Nous tenons pour acquis que les autorités financières — dans quasiment toutes les grandes économies à part l’Allemagne — sont soit idiotes soit malhonnêtes, et probablement les deux. Nous observons… tâtons… et retournons leurs travaux depuis 15 ans. La plupart des gens n’ont en fait aucune idée de la manière dont les choses fonctionnent. Pourquoi le devraient-ils ? Les politiques monétaires des banques centrales sont aussi mystérieuses que l’immaculée conception ou la formule chimique exacte du pâté de foie, pour autant qu’ils en sachent.

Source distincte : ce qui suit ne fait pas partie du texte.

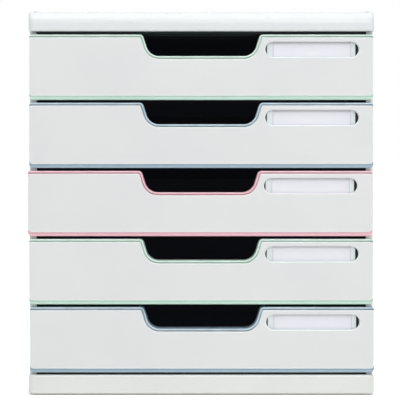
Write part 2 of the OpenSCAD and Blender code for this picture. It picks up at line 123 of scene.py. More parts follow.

Kaul prend plus de recul pour envisager la situation. Les autorités — celles des Etats-Unis en tête — ont créé une bulle immense, avec une dette mondiale totale dépassant désormais les 100 000 milliards de dollars. Cela ne s’est pas fait du jour au lendemain. Il s’est passé plus de 30 ans avant que le gouvernement fédéral américain commence à enregistrer des déficits année après année. Près de 50 ans avant que le dollar se sépare de son ancre d’or, laissant le monde entier flottant sur une mer de papier monnaie. Et 65 ans depuis le sommet du dernier marché haussier obligataire.

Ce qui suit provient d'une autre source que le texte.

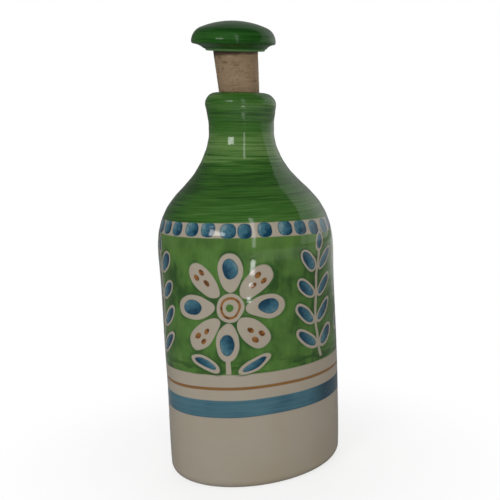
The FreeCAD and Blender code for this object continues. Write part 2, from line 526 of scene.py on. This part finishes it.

Ces tendances — si longues, si profondes et si répandues — ont convaincu la majeure partie de la planète que notre monde financier est "normal". Les gens vont être très surpris lorsqu’ils réaliseront à quel point il est en réalité étrange et transitoire.

"Divers experts ont trouvé diverses raisons à la crise financière [de 2008-2009]", écrit Vivek. "Certains pensent que la crise a été causée par l’avidité de l’industrie financière. Mais la question est alors : y a-t-il eu un moment où l’industrie financière ne s’est pas montrée avide ? Etant donné cela, pourquoi des crises financières ne se produisent pas tout le temps ?"

Elles ne se produisent pas tout le temps parce que jamais encore, de toute l’histoire de l’humanité, les finances du monde entier n’ont été si déformées par la dette. La dette, c’est ce que l’industrie financière vendait. La dette, c’est ce que les politiques voulaient. Et la dette, c’est la manière dont les élites ont transféré la richesse du public vers elles-mêmes. Janet Yellen et al. ont transféré 3 600 milliards de dollars du public (sinon du public, d’où pouvait provenir cet argent ?) vers l’establishment. L’élite est plus riche. Le public est plus pauvre. Et on dirait que Mme Yellen va s’en tirer sans encombre.

Mais la crise de 2008-2009 n’était pas la fin de la bulle de dette. Ce n’était que le début.